Cette question, nous l’avons dit, est au cœur de notre étude: elle justifie le choix d'une comparaison entre le français et l'anglais, qui diffèrent quant au type de structures utilisées ainsi qu'au regard du type d'informations transmises dans l'expression du déplacement.

2. Le mode d’interaction conversationnelle : une langue adressée « modulée » (Rondal 1983) au niveau phonologique (cf. supra), mais aussi sur le plan de la syntaxe et des relations sémantiques, facilite compréhension et apprentissage en dialogue.
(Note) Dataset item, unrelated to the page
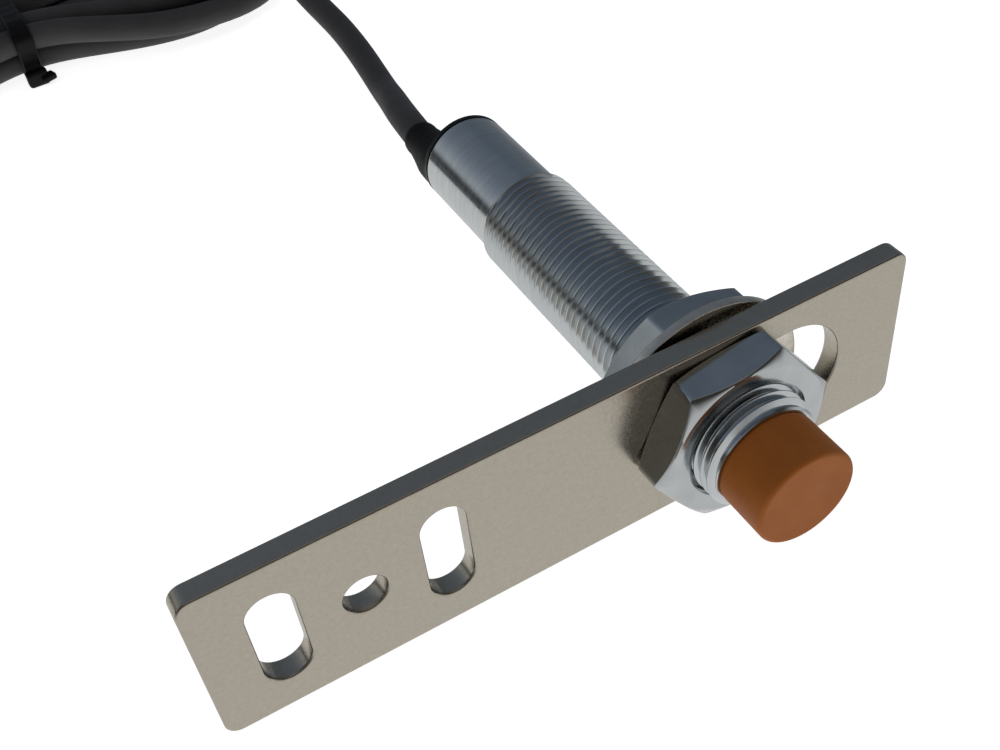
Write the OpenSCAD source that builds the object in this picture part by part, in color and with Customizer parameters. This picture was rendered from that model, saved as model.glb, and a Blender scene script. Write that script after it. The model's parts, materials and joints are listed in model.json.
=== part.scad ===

Nous nous attacherons à montrer l'importance de certaines de ces caractéristiques : celles qui pourraient avoir un impact sur l'évolution de la référence au mouvement chez l'enfant.

3. Les contextes culturels, qui varieraient plutôt en fréquence et en extension, mais dont l’inventaire serait en grande partie semblable dans toutes les cultures (Ochs 1986). Ces variations s’expliquent par l’importance des contraintes conversationnelles issues de conventions sociales (Schieffelin & Ochs, 1983), mais aussi par la façon dont les parents se représentent le développement précoce de l’enfant (Ninio, 1979 ; Pêcheux, 1999), en fonction de leurs attentes, des droits et des devoirs de l’enfant (Whiting & Whiting, 1975 ; Riesman, 1992). Par exemple, pour des parents luos ou samoans, les enfants ont un statut social inférieur, qui justifie qu’on leur adresse principalement des énoncés directifs, limitant par là même leurs productions verbales (Jisa, 2003:119).

Sur ce dernier point, les conventions sociales sont très semblables dans les familles où les enregistrements ont été faits (classe moyenne, ayant le plus souvent un lien avec l'enseignement ou la recherche). Seules les attentes des parents diffèrent, mais elles sont toujours difficiles à apprécier.

Pour conclure, peut-être faut-il rappeler que l’étude des variations inter-individuelles, linguistiques et culturelles permet de rendre compte de l’existence de trajectoires développementales différentes, mais que toutes mènent également à l’acquisition d’une compétence de locuteur natif : nous y reviendrons dans le chapitre II.